Meyer was hired by Universal Studios to serve as President and COO, which lasted from 1995 to 2013 with him overseeing the worldwide operations for film, theme parks and the physical studio of 15,000 employees. He was promoted to Vice Chairman of NBC Universal in 2013 and remained in that post until 2020. Films produced during his tenure at Universal include The Fast and the Furious, Erin Brockovich, Gladiator, A Beautiful Mind, United 93, Apollo 13, and Ted. Meyer has relationships with talent such as Steven Spielberg, Michael Bay, Julia Roberts, Angelina Jolie, Dwayne Johnson and Jason Blum.
Bob Parsons
Bob Parsons has spent the majority of his career as an entrepreneur in technology, first with Parsons Technology, which did accounting software and then with GoDaddy with internet domains and web hosting. Parsons comes from humble beginnings and joined the Marine Corps during his senior year of high school. He was inducted into boot camp and then shipped off to Vietnam with the infantry. He served with the 26th Marine Regiment in Delta Company, 1st Battalion, 26th Marines in the Quảng Nam Province. Parsons was wounded in action and received the Combat Action Ribbon, Vietnam Gallantry Cross and Purple Heart. Post-service, he graduated from the University of Baltimore with a degree in accounting, Magna Cum Laude.
He founded Parsons Technology in 1984 and sold the company to Intuit, Inc for $64M. A few years later, he founded what would become GoDaddy in 1997 and eventually sold the company to private equity investors in 2011. Parsons now runs YAM Worldwide which is the focus of his entrepreneurship operations in golf, real estate, power sports, marketing, innovation and philanthropy. He owns and operates Harley-Davidson and multi-brand motorcycle dealerships, his own golf company, Parsons Extreme Golf (PXG) and real estate holdings through Arizona’s Valley of the Sun region. He and his wife, Renee, operate the Bob & Renee Parsons Foundation which has donated over $10M annually since its inception to charitable causes such as the 2010 Haiti Earthquake, the Semper Fi Fund and the United Methodist Outreach Centers.
Tom Monaghan
Tom Monaghan founded Domino’s Pizza in 1960 with less than $80 in his checking account and having only completed high school and a tour in the Marines. He used grit, tenacity and common sense leadership to beat the odds and made Domino’s a household name. He also started the pizza delivery business with a 30-minute guarantee for delivery, which was unheard of at the time. Monaghan served in the Corps from 1956 to 1959 in the infantry in Okinawa. Post-service, he hitchhiked across the country from Camp Pendleton to Michigan, meeting some interesting characters along the way.
Once he was back in Ann Arbor and after having tried college at the University of Michigan, he and his brother James bought a small pizza store named DomiNick’s in Ypsilanti, Michigan, for $900. After a brief period, James left the business and Tom traded him a VW Beetle for his brother’s share.
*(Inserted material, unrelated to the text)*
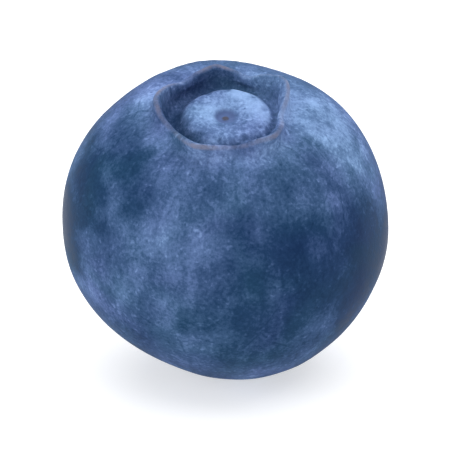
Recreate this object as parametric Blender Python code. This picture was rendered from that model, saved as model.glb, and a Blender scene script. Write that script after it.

He focused on delivery to college campuses and developed a new box for delivery that was stackable. The college campus-focused model spread across the US and the company grew consistently to whereby the mid-1980s, nearly three Domino’s franchises were opening daily. Monaghan sold out a 93% stake in the company to Bain Capital for $1B in 1998.
At one point he owned the Detroit Tigers, who won the World Series (1984) during his ownership, and has been a world-leading Frank Lloyd Wright collector and has owned many historic automobiles including a Bugatti Royale and a Dusenberg. He eventually sold off his high-priced possessions and turned his focus to charitable efforts focusing mostly on Catholic philanthropy. He also opened Ave Maria University and the Ave Maria School of Law, both Catholic-based institutions, in their own town in Florida, Ave Maria. Monaghan has continually donated his fortune to charitable causes across the globe including Central America.
Mike Ilitch
Mike Ilitch founded Little Caesars Pizza, owned the Detroit Red Wings and the Detroit Tigers, of which he bought the latter from fellow pizza baron and Marine, Tom Monaghan. Ilitch was born and grew up in Detroit, MI. He was always a hometown fan of the Tigers, which he played minor league baseball for in the 1950s post-return from the Marine Corps. Mike married his wife Marian in 1955 and started Little Caesars pizza in 1959. He and his wife continually grew the company throughout the next decades and later formed Ilitch Holdings, Inc to combine all of their business interests. He bought the Red Wings in 1982 and the Tigers in 1992. The Red Wings won four Stanley Cups during Ilitch’s ownership and had 25 consecutive seasons with a playoff birth through the 2015-2016 season.
Ilitch created Ilitch Charities to invest in communities and offered the Little Caesars Veterans Program to provide honorably discharged veterans with a business opportunity when they transition from service or seek a career change. He paid for Rosa Parks’s rent from 1994 until her passing which allowed her to relocate from a troubled area of Detroit to a safer neighborhood as well. He served with the best and continually gave back during his lifetime.